[JSON records of objects]:
---+---

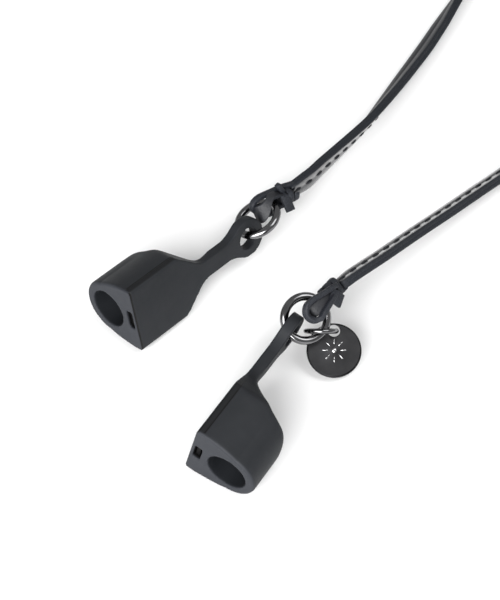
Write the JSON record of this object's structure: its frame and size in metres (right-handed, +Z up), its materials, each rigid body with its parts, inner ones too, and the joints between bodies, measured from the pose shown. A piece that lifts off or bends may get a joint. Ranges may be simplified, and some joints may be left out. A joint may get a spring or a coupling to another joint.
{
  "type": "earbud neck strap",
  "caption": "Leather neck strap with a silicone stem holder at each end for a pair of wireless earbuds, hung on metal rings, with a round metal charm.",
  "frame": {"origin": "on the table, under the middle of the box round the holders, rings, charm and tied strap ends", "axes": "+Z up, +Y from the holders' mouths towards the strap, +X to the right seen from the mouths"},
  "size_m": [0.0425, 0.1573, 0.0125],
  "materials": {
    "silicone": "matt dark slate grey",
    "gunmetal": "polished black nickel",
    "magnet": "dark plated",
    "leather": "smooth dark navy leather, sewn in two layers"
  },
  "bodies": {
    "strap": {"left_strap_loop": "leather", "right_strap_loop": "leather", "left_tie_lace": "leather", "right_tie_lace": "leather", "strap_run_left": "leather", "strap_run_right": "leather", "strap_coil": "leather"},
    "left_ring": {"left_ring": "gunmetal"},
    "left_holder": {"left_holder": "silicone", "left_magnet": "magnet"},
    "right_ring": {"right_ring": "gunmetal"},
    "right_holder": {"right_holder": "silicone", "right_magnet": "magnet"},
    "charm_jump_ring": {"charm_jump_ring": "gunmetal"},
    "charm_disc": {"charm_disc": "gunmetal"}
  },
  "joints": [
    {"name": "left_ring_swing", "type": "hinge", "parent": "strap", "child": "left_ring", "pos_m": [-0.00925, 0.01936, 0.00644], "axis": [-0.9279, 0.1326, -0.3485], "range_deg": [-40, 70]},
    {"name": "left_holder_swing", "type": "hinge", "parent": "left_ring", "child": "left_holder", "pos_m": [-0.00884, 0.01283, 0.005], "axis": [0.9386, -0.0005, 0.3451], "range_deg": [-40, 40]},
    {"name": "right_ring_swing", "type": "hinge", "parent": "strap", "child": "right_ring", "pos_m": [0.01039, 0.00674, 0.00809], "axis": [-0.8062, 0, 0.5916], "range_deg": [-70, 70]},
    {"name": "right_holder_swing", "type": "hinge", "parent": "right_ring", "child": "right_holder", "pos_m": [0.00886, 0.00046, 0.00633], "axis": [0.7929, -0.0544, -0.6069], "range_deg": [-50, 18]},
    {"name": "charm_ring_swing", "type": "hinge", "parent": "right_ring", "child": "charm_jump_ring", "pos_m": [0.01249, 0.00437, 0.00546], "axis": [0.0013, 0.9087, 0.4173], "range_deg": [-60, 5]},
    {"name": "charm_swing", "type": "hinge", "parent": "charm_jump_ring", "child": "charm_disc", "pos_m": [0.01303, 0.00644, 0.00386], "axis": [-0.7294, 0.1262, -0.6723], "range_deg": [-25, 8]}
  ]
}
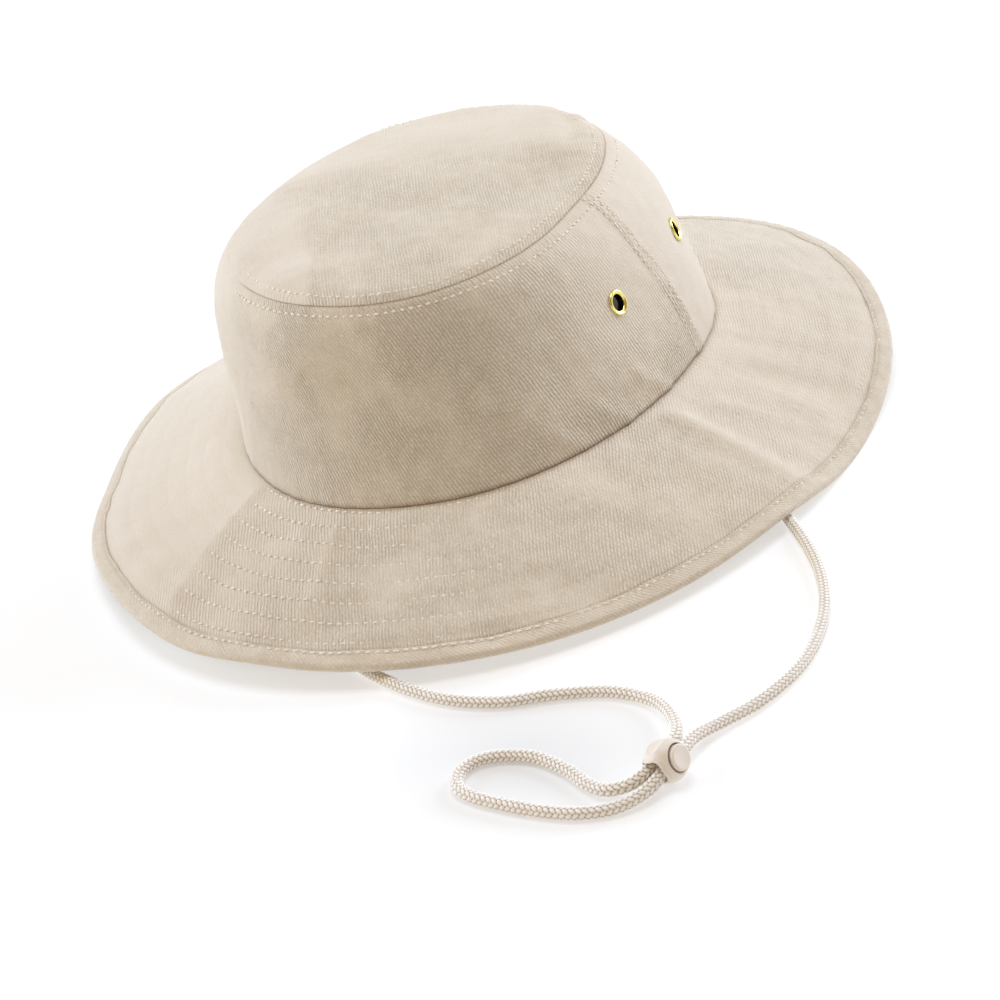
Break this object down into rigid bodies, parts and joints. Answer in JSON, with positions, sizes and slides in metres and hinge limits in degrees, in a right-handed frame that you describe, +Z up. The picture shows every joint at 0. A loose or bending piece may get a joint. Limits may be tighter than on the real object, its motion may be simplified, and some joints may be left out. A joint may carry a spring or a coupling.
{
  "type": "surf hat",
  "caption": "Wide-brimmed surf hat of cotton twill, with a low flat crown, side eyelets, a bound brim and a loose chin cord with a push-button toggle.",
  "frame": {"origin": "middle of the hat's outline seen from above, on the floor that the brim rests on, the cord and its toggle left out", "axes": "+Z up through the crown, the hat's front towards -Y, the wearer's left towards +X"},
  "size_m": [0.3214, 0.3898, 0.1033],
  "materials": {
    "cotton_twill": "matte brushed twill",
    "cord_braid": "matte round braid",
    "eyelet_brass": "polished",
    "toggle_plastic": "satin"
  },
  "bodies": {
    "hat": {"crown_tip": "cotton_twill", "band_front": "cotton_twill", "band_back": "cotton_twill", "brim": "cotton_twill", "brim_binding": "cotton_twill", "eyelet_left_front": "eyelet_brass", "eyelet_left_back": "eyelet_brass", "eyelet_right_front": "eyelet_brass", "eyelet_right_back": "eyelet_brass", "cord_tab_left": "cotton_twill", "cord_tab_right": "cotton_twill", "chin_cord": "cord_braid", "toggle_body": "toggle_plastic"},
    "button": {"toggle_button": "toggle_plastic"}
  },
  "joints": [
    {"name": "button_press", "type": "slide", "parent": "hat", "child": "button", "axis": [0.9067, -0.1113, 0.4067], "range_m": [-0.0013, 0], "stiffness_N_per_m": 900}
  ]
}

---+---

[CHALLENGE]: Return the whole listing exactly.

[FINAL RESULT]:
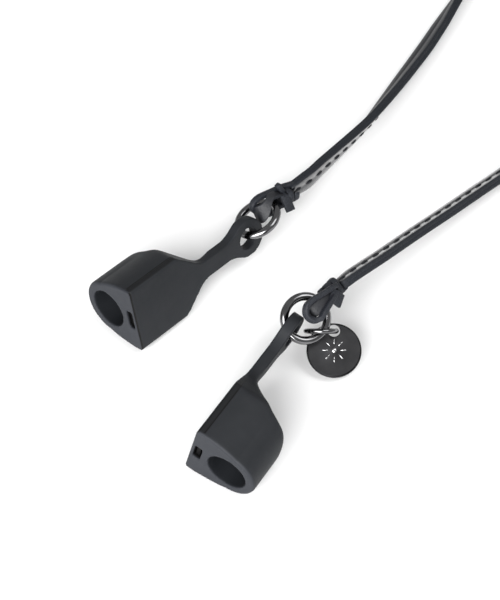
Write the JSON record of this object's structure: its frame and size in metres (right-handed, +Z up), its materials, each rigid body with its parts, inner ones too, and the joints between bodies, measured from the pose shown. A piece that lifts off or bends may get a joint. Ranges may be simplified, and some joints may be left out. A joint may get a spring or a coupling to another joint.
{
  "type": "earbud neck strap",
  "caption": "Leather neck strap with a silicone stem holder at each end for a pair of wireless earbuds, hung on metal rings, with a round metal charm.",
  "frame": {"origin": "on the table, under the middle of the box round the holders, rings, charm and tied strap ends", "axes": "+Z up, +Y from the holders' mouths towards the strap, +X to the right seen from the mouths"},
  "size_m": [0.0425, 0.1573, 0.0125],
  "materials": {
    "silicone": "matt dark slate grey",
    "gunmetal": "polished black nickel",
    "magnet": "dark plated",
    "leather": "smooth dark navy leather, sewn in two layers"
  },
  "bodies": {
    "strap": {"left_strap_loop": "leather", "right_strap_loop": "leather", "left_tie_lace": "leather", "right_tie_lace": "leather", "strap_run_left": "leather", "strap_run_right": "leather", "strap_coil": "leather"},
    "left_ring": {"left_ring": "gunmetal"},
    "left_holder": {"left_holder": "silicone", "left_magnet": "magnet"},
    "right_ring": {"right_ring": "gunmetal"},
    "right_holder": {"right_holder": "silicone", "right_magnet": "magnet"},
    "charm_jump_ring": {"charm_jump_ring": "gunmetal"},
    "charm_disc": {"charm_disc": "gunmetal"}
  },
  "joints": [
    {"name": "left_ring_swing", "type": "hinge", "parent": "strap", "child": "left_ring", "pos_m": [-0.00925, 0.01936, 0.00644], "axis": [-0.9279, 0.1326, -0.3485], "range_deg": [-40, 70]},
    {"name": "left_holder_swing", "type": "hinge", "parent": "left_ring", "child": "left_holder", "pos_m": [-0.00884, 0.01283, 0.005], "axis": [0.9386, -0.0005, 0.3451], "range_deg": [-40, 40]},
    {"name": "right_ring_swing", "type": "hinge", "parent": "strap", "child": "right_ring", "pos_m": [0.01039, 0.00674, 0.00809], "axis": [-0.8062, 0, 0.5916], "range_deg": [-70, 70]},
    {"name": "right_holder_swing", "type": "hinge", "parent": "right_ring", "child": "right_holder", "pos_m": [0.00886, 0.00046, 0.00633], "axis": [0.7929, -0.0544, -0.6069], "range_deg": [-50, 18]},
    {"name": "charm_ring_swing", "type": "hinge", "parent": "right_ring", "child": "charm_jump_ring", "pos_m": [0.01249, 0.00437, 0.00546], "axis": [0.0013, 0.9087, 0.4173], "range_deg": [-60, 5]},
    {"name": "charm_swing", "type": "hinge", "parent": "charm_jump_ring", "child": "charm_disc", "pos_m": [0.01303, 0.00644, 0.00386], "axis": [-0.7294, 0.1262, -0.6723], "range_deg": [-25, 8]}
  ]
}
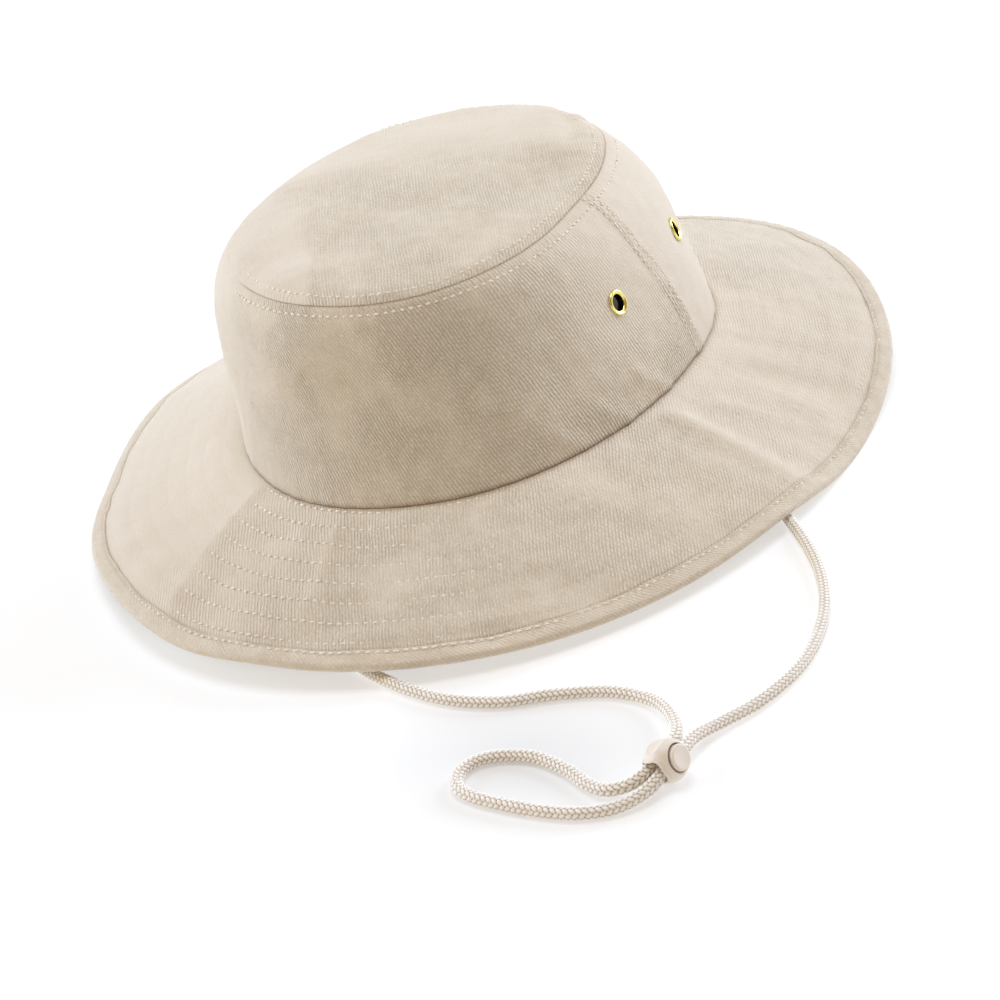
Break this object down into rigid bodies, parts and joints. Answer in JSON, with positions, sizes and slides in metres and hinge limits in degrees, in a right-handed frame that you describe, +Z up. The picture shows every joint at 0. A loose or bending piece may get a joint. Limits may be tighter than on the real object, its motion may be simplified, and some joints may be left out. A joint may carry a spring or a coupling.
{
  "type": "surf hat",
  "caption": "Wide-brimmed surf hat of cotton twill, with a low flat crown, side eyelets, a bound brim and a loose chin cord with a push-button toggle.",
  "frame": {"origin": "middle of the hat's outline seen from above, on the floor that the brim rests on, the cord and its toggle left out", "axes": "+Z up through the crown, the hat's front towards -Y, the wearer's left towards +X"},
  "size_m": [0.3214, 0.3898, 0.1033],
  "materials": {
    "cotton_twill": "matte brushed twill",
    "cord_braid": "matte round braid",
    "eyelet_brass": "polished",
    "toggle_plastic": "satin"
  },
  "bodies": {
    "hat": {"crown_tip": "cotton_twill", "band_front": "cotton_twill", "band_back": "cotton_twill", "brim": "cotton_twill", "brim_binding": "cotton_twill", "eyelet_left_front": "eyelet_brass", "eyelet_left_back": "eyelet_brass", "eyelet_right_front": "eyelet_brass", "eyelet_right_back": "eyelet_brass", "cord_tab_left": "cotton_twill", "cord_tab_right": "cotton_twill", "chin_cord": "cord_braid", "toggle_body": "toggle_plastic"},
    "button": {"toggle_button": "toggle_plastic"}
  },
  "joints": [
    {"name": "button_press", "type": "slide", "parent": "hat", "child": "button", "axis": [0.9067, -0.1113, 0.4067], "range_m": [-0.0013, 0], "stiffness_N_per_m": 900}
  ]
}